- Information given
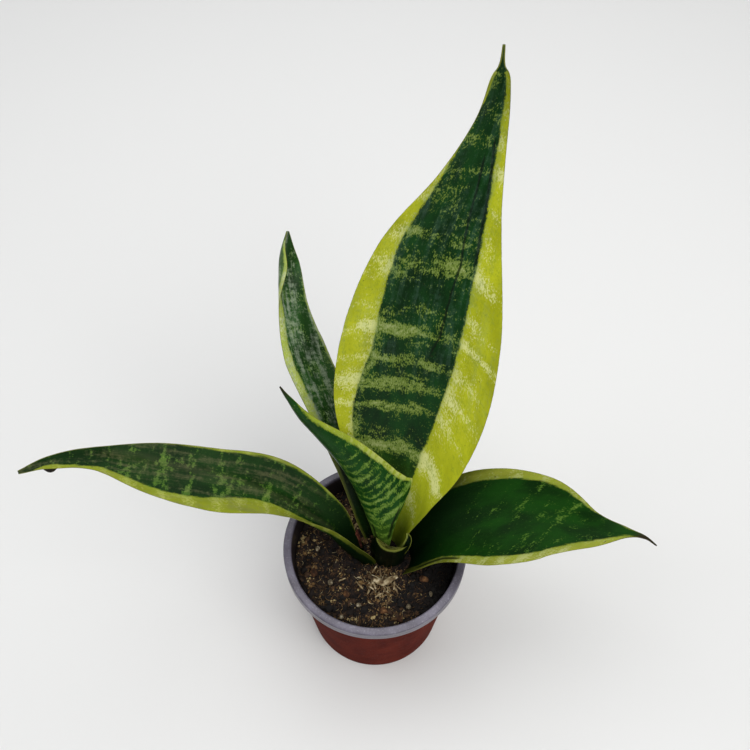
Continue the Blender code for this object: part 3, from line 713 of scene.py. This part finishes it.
def pot_plastic(name, tones, shine, roughness, dust):
    """Polypropylene sheet, thermoformed: two close tones that drift over 12 mm, faint upright draw
    marks 3 mm apart, and pale dust in specks of 1 mm; the inside is painted dark as shade."""
    material, tree, shader = new_material(name, IOR=1.49, Specular_IOR_Level=shine)
    place = add(tree, "ShaderNodeTexCoord").outputs["Object"]
    upright = {0: place, 1: (1 / 0.003, 1 / 0.003, 1 / 0.06)}
    tall = add(tree, "ShaderNodeVectorMath", upright, operation="MULTIPLY").outputs[0]
    value = {"layer": add(tree, "ShaderNodeAttribute", attribute_name="layer").outputs["Fac"]}
    patterns = {
        "cloud": (place, 1 / 0.012, 5.0, 0.6), "draw": (tall, 1.0, 3.0, 0.5),
        "grit": (place, 1 / 0.0009, 2.0, 0.5)}
    for key, (vector, scale, octaves, rough) in patterns.items():
        sockets = {"Vector": vector, "Scale": scale, "Detail": octaves, "Roughness": rough}
        value[key] = add(tree, "ShaderNodeTexNoise", sockets).outputs["Fac"]
    colour = srgb(tones[0])
    # the last coat is painted shade: the inside of the pot is laid dark
    coats = (
        ("cloud", 0.35, 0.65, 1.0, tones[1]), ("grit", 0.56, 0.75, dust, "a09ba4"),
        ("grit", 0.38, 0.28, 0.6 * dust, "3a2a22"), ("layer", 1.0, 1.6, 1.0, "241f1f"))
    for source, low, high, full, code in coats:
        sockets = {"Value": value[source], "From Min": low, "From Max": high, "To Max": full}
        mask = add(tree, "ShaderNodeMapRange", sockets).outputs[0]
        sockets = {0: mask, 6: colour, 7: srgb(code)}
        colour = add(tree, "ShaderNodeMix", sockets, data_type="RGBA").outputs[2]
    tree.links.new(colour, shader.inputs["Base Color"])
    sockets = {"Value": value["cloud"], "To Min": roughness - 0.1, "To Max": roughness + 0.1}
    tree.links.new(add(tree, "ShaderNodeMapRange", sockets).outputs[0], shader.inputs["Roughness"])
    bump = add(tree, "ShaderNodeBump", {"Strength": 0.12, "Distance": 0.0002, "Height": value["draw"]})
    tree.links.new(bump.outputs[0], shader.inputs["Normal"])
    return material


# ---------------------------------------------------------------- potting mix
def mix_height(x, y):
    """Top of the potting mix: low swells, clods about 6 mm across and fine grain."""
    swell = 0.5 * np.sin(x * 0.31 + 0.7) * np.cos(y * 0.27) + 0.35 * np.sin(x * 0.53 - y * 0.44 + 1.9)
    clods = 1.3 * drift(x, y, 6.0, 11) + 0.95 * drift(x, y, 2.6, 12) + 0.4 * drift(x, y, 1.2, 13)
    return SOIL_TOP + swell + clods


def painted_shade_share(x, y):
    """Share of painted shade on the mix, from 0 to 1, under the right leaf: it rises over 22 mm towards
    +X and a little +Y.
    """
    return np.clip((x + 0.4 * y - 2) / 22, 0, 1)


def make_mix(material):
    """Closed body of mix: rings up beside the wall, then polar rings inwards over the top."""
    rings = 150
    around = 260
    angle = full_turn(around)[None, :]
    radius = np.linspace(0.6, SOIL_RADIUS, rings)[::-1][:, None]
    x = radius * np.cos(angle)
    y = radius * np.sin(angle)
    edge_drop = 1.2 * np.clip((radius - SOIL_RADIUS + 2.0) / 2.0, 0, 1) ** 2
    top = np.stack([x, y, mix_height(x, y) - edge_drop], -1)
    wall = np.array([(34.2, 3.9), (35.5, 20), (37.3, 40), (38.7, 56), (39.4, 64)])[:, :, None]
    flat = 0 * angle
    side = np.stack([wall[:, 0] * np.cos(angle), wall[:, 0] * np.sin(angle), wall[:, 1] + flat], -1)
    grid = np.concatenate([side, top])
    middle = float(mix_height(0.0, 0.0))
    points = np.vstack([grid.reshape(-1, 3), [(0, 0, 3.9), (0, 0, middle)]])
    return make_piece("potting_mix", points, tube_faces(len(grid), around), material, {}, "soil")


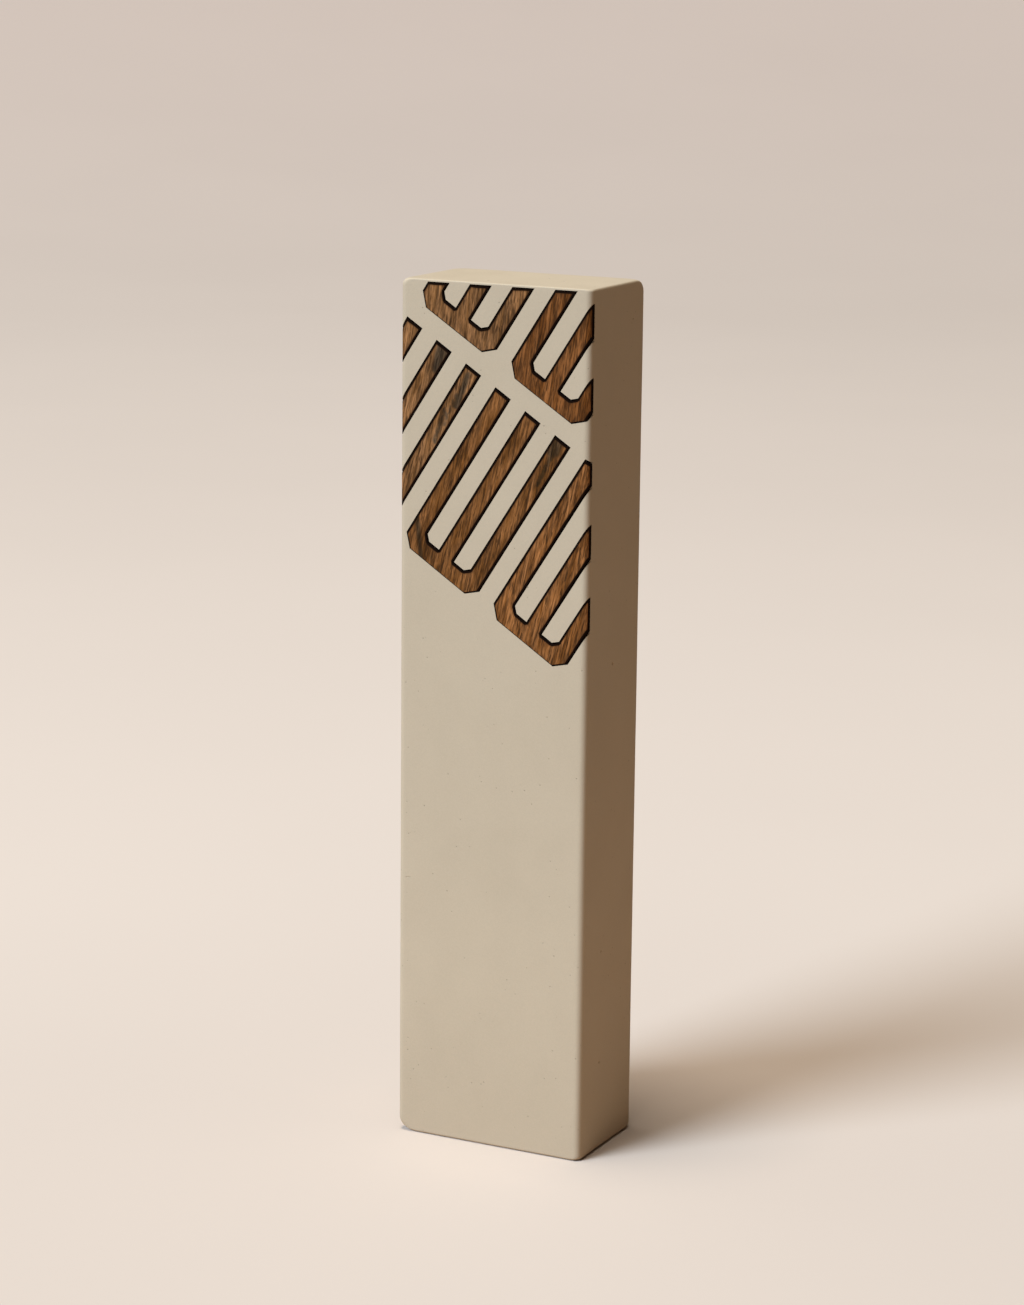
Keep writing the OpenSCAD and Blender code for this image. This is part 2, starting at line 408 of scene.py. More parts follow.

- Set exercise
Each entry above is to be quoted exactly.

- The output
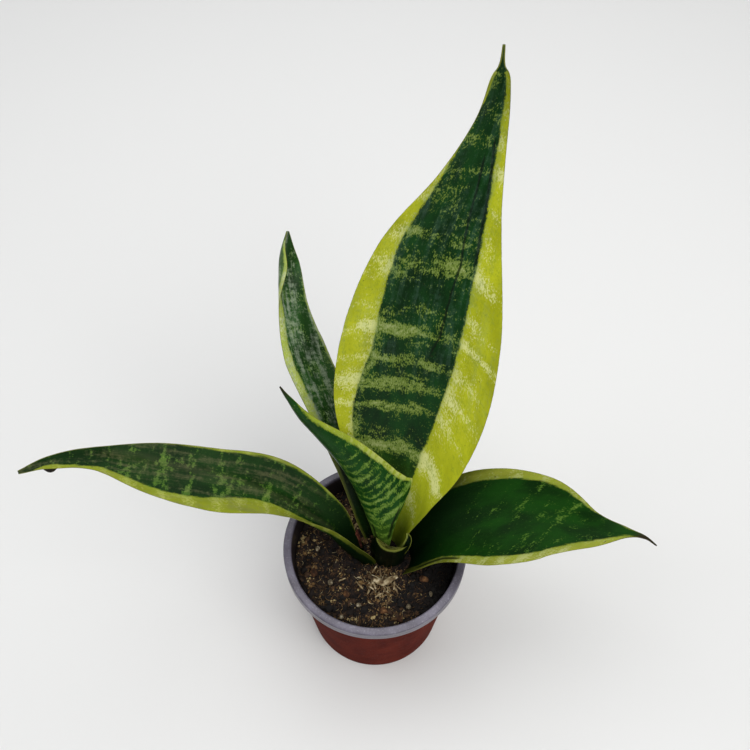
Continue the Blender code for this object: part 3, from line 713 of scene.py. This part finishes it.
def pot_plastic(name, tones, shine, roughness, dust):
    """Polypropylene sheet, thermoformed: two close tones that drift over 12 mm, faint upright draw
    marks 3 mm apart, and pale dust in specks of 1 mm; the inside is painted dark as shade."""
    material, tree, shader = new_material(name, IOR=1.49, Specular_IOR_Level=shine)
    place = add(tree, "ShaderNodeTexCoord").outputs["Object"]
    upright = {0: place, 1: (1 / 0.003, 1 / 0.003, 1 / 0.06)}
    tall = add(tree, "ShaderNodeVectorMath", upright, operation="MULTIPLY").outputs[0]
    value = {"layer": add(tree, "ShaderNodeAttribute", attribute_name="layer").outputs["Fac"]}
    patterns = {
        "cloud": (place, 1 / 0.012, 5.0, 0.6), "draw": (tall, 1.0, 3.0, 0.5),
        "grit": (place, 1 / 0.0009, 2.0, 0.5)}
    for key, (vector, scale, octaves, rough) in patterns.items():
        sockets = {"Vector": vector, "Scale": scale, "Detail": octaves, "Roughness": rough}
        value[key] = add(tree, "ShaderNodeTexNoise", sockets).outputs["Fac"]
    colour = srgb(tones[0])
    # the last coat is painted shade: the inside of the pot is laid dark
    coats = (
        ("cloud", 0.35, 0.65, 1.0, tones[1]), ("grit", 0.56, 0.75, dust, "a09ba4"),
        ("grit", 0.38, 0.28, 0.6 * dust, "3a2a22"), ("layer", 1.0, 1.6, 1.0, "241f1f"))
    for source, low, high, full, code in coats:
        sockets = {"Value": value[source], "From Min": low, "From Max": high, "To Max": full}
        mask = add(tree, "ShaderNodeMapRange", sockets).outputs[0]
        sockets = {0: mask, 6: colour, 7: srgb(code)}
        colour = add(tree, "ShaderNodeMix", sockets, data_type="RGBA").outputs[2]
    tree.links.new(colour, shader.inputs["Base Color"])
    sockets = {"Value": value["cloud"], "To Min": roughness - 0.1, "To Max": roughness + 0.1}
    tree.links.new(add(tree, "ShaderNodeMapRange", sockets).outputs[0], shader.inputs["Roughness"])
    bump = add(tree, "ShaderNodeBump", {"Strength": 0.12, "Distance": 0.0002, "Height": value["draw"]})
    tree.links.new(bump.outputs[0], shader.inputs["Normal"])
    return material


# ---------------------------------------------------------------- potting mix
def mix_height(x, y):
    """Top of the potting mix: low swells, clods about 6 mm across and fine grain."""
    swell = 0.5 * np.sin(x * 0.31 + 0.7) * np.cos(y * 0.27) + 0.35 * np.sin(x * 0.53 - y * 0.44 + 1.9)
    clods = 1.3 * drift(x, y, 6.0, 11) + 0.95 * drift(x, y, 2.6, 12) + 0.4 * drift(x, y, 1.2, 13)
    return SOIL_TOP + swell + clods


def painted_shade_share(x, y):
    """Share of painted shade on the mix, from 0 to 1, under the right leaf: it rises over 22 mm towards
    +X and a little +Y.
    """
    return np.clip((x + 0.4 * y - 2) / 22, 0, 1)


def make_mix(material):
    """Closed body of mix: rings up beside the wall, then polar rings inwards over the top."""
    rings = 150
    around = 260
    angle = full_turn(around)[None, :]
    radius = np.linspace(0.6, SOIL_RADIUS, rings)[::-1][:, None]
    x = radius * np.cos(angle)
    y = radius * np.sin(angle)
    edge_drop = 1.2 * np.clip((radius - SOIL_RADIUS + 2.0) / 2.0, 0, 1) ** 2
    top = np.stack([x, y, mix_height(x, y) - edge_drop], -1)
    wall = np.array([(34.2, 3.9), (35.5, 20), (37.3, 40), (38.7, 56), (39.4, 64)])[:, :, None]
    flat = 0 * angle
    side = np.stack([wall[:, 0] * np.cos(angle), wall[:, 0] * np.sin(angle), wall[:, 1] + flat], -1)
    grid = np.concatenate([side, top])
    middle = float(mix_height(0.0, 0.0))
    points = np.vstack([grid.reshape(-1, 3), [(0, 0, 3.9), (0, 0, middle)]])
    return make_piece("potting_mix", points, tube_faces(len(grid), around), material, {}, "soil")


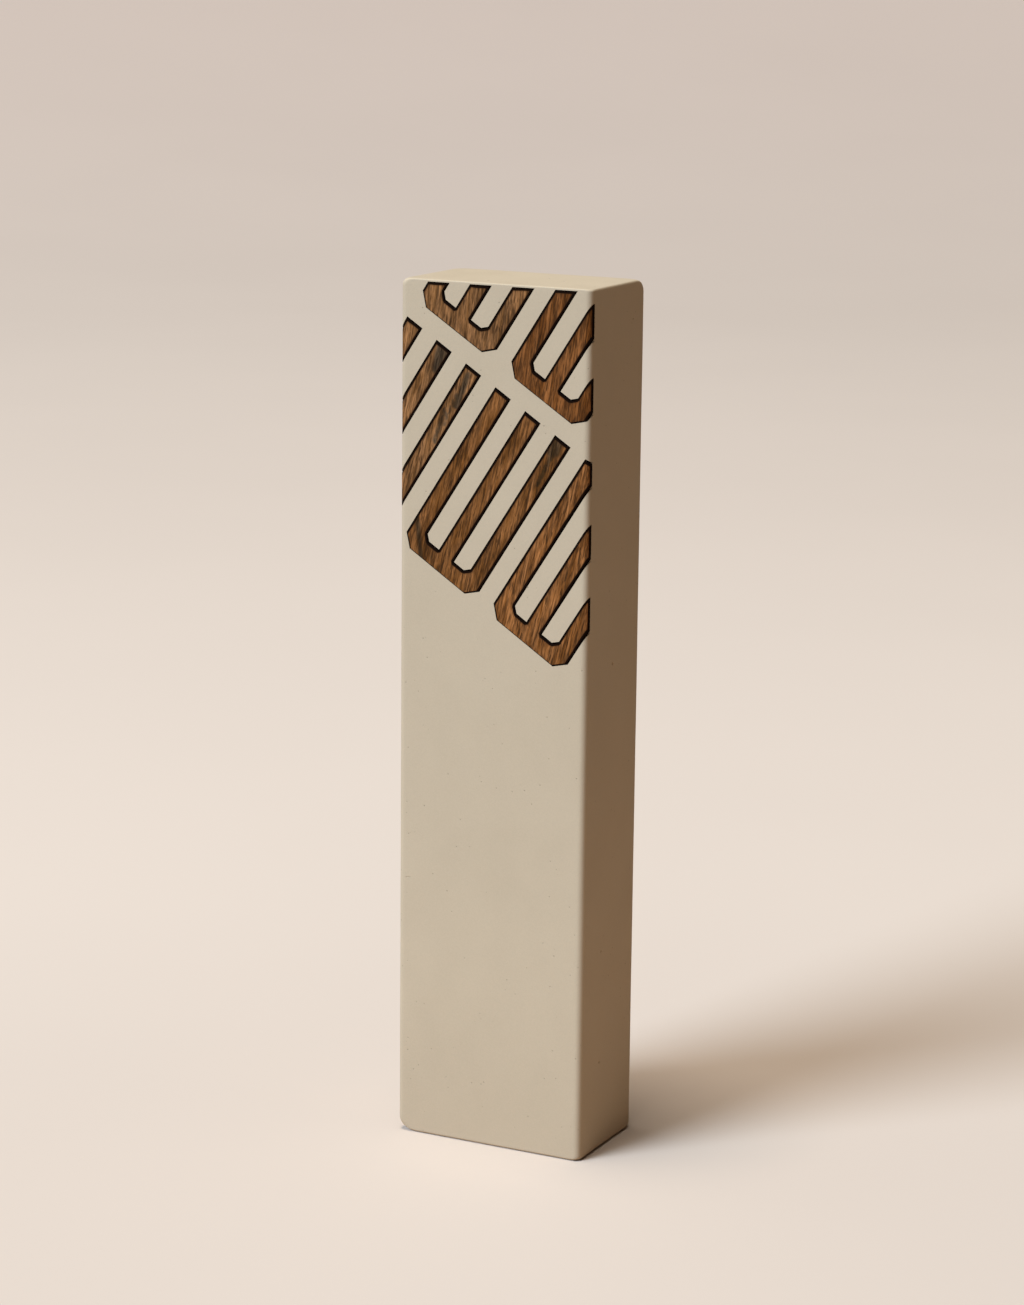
Keep writing the OpenSCAD and Blender code for this image. This is part 2, starting at line 408 of scene.py. More parts follow.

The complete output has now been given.